When Your Life Looks Perfect from the Outside: The Hidden Pain of Success
The Life That Looks Right From the Outside
There is a version of this problem that many people carry without being able to name it clearly: everything that was supposed to make life good is present, and something essential is still missing. The career achieved the target. The relationship is stable and, by observable measures, healthy. The apartment is in the right neighborhood. The social life is full enough. By the metrics that were applied during the years of wanting and working, success has arrived. And yet. The specific quality of this suffering is hard to describe partly because it contains its own accusation. To feel pain in comfortable circumstances seems like ingratitude. To admit that the life you worked hard to build is not doing the thing you believed it would do feels like a betrayal of the effort that went into building it. So the feeling gets managed and minimized, named as stress or tiredness or a temporary flatness that will pass, while the deeper question — what am I actually missing and why — goes unasked.
The Expected Value Problem
One way to understand this is through the psychology of goal attainment and hedonic adaptation. The anticipation of achieving a significant goal typically involves an implicit prediction: that reaching this point will feel a particular way, will produce a sustained shift in well-being, will change something fundamental about daily experience. Decades of research have established that these predictions are systematically inaccurate. The study of hedonic adaptation — the process by which people return to a relatively stable baseline of happiness following positive and negative events — originated largely at Northwestern University with work by Philip Brickman and colleagues on lottery winners, which found that major positive life changes produced significantly less lasting happiness than recipients predicted. Subsequent work extended this finding across a wide range of domains: promotion, relocation to a preferred city, achievement of long-pursued goals. The adaptation process is rapid and robust. People adjust. The new baseline reinstates itself. This is not tragic in any fundamental sense — the same process that mutes the joy of achievements also mutes the pain of setbacks. But it produces a specific disappointment in people who have organized their lives around anticipated arrival points. The arrival does not feel like arrival. It feels like the new departure, with the next thing now expected to produce the satisfaction the last thing failed to deliver.

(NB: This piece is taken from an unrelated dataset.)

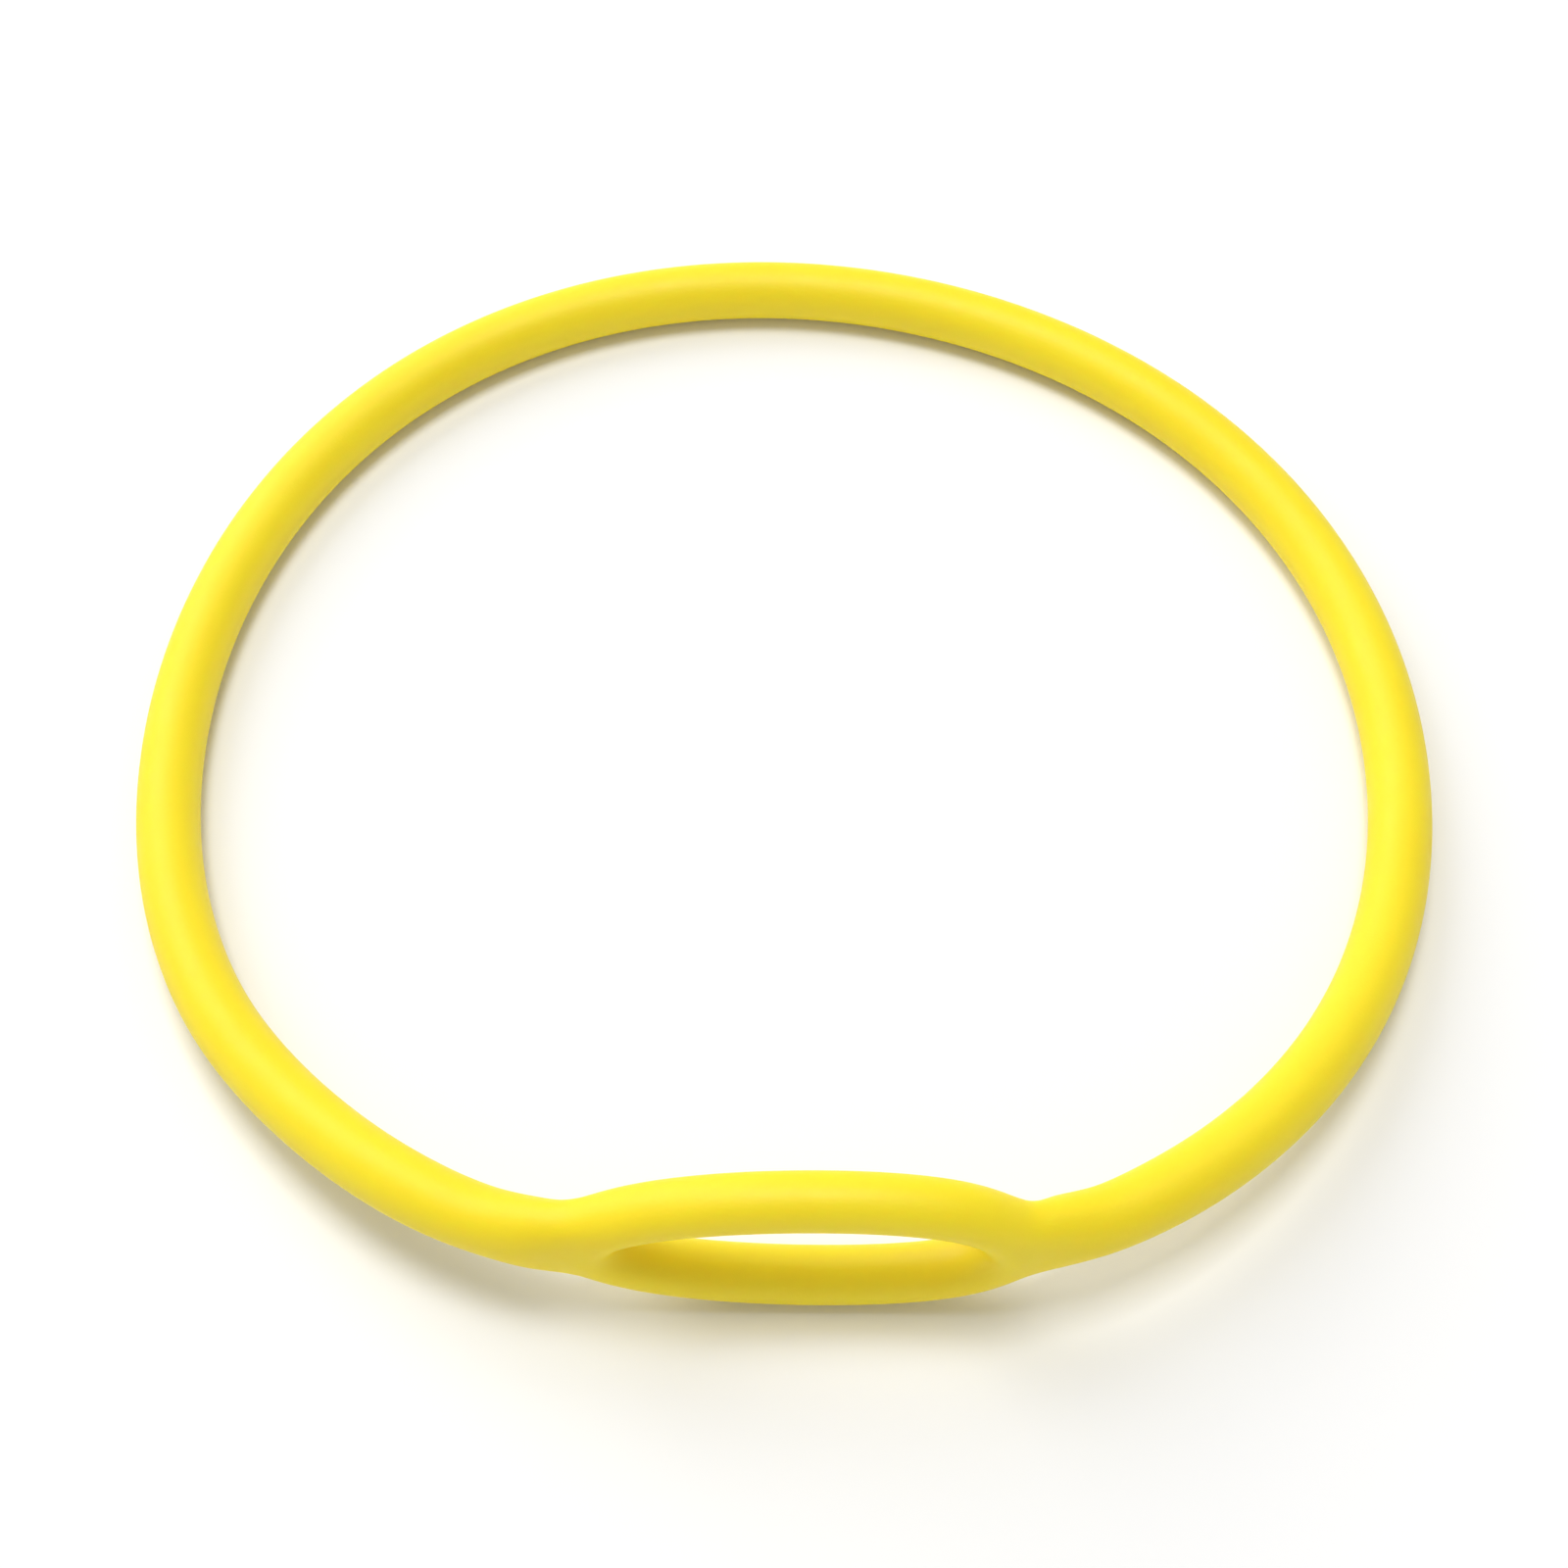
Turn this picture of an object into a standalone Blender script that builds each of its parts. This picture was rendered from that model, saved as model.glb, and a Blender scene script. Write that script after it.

The Social Performance Dimension
The hidden pain of visible success carries a specific social complexity that ordinary suffering does not. When you are struggling in ways that are legible — grief, illness, financial hardship, relationship breakdown — the social environment generally makes space for it. People know what to do with visible pain. They offer condolences, they adjust their expectations, they make room. When you are struggling invisibly, while appearing to have everything, the social environment offers no such accommodation. The expectation is that you are fine, because you look fine, because looking fine was part of the achievement. The gap between the presented surface and the interior experience widens. Disclosure becomes dangerous: you risk being seen as ungrateful, melodramatic, or impossible to please. The logical response is concealment, which compounds the isolation. Research from Stanford's psychology department on what has been called the Duck Syndrome — the appearance of serene, graceful progress above water while paddling frantically below — found this pattern across high-achieving populations, with the concealment of struggle creating social environments in which no one could see how common their private distress was, reinforcing the belief that the struggle was idiosyncratic or shameful rather than nearly universal.
What Was Actually Being Sought
Here is the tangent worth sitting with: the things people pursue in the pursuit of visible success — security, respect, freedom, love, a sense of mattering — are not wrong wants. They are deeply human. The error is less in the wanting and more in the proxy. Money and security are related but not identical; you can have one without the other. Status and respect are related but not identical; external recognition does not reliably produce internal respect. Achievement and meaning are related but not identical; completing a goal and feeling that your life is pointed toward something that matters are different experiences that sometimes coincide and often do not. The pain of life that looks perfect from the outside is, at its root, the pain of having optimized for the proxy rather than the thing itself. Not because you were foolish but because the proxy was visible, measurable, and socially legible in ways the actual thing is not. The work is to ask, clearly and honestly, what the success was supposed to give you — and whether there is a more direct path to it than the one you have already traveled.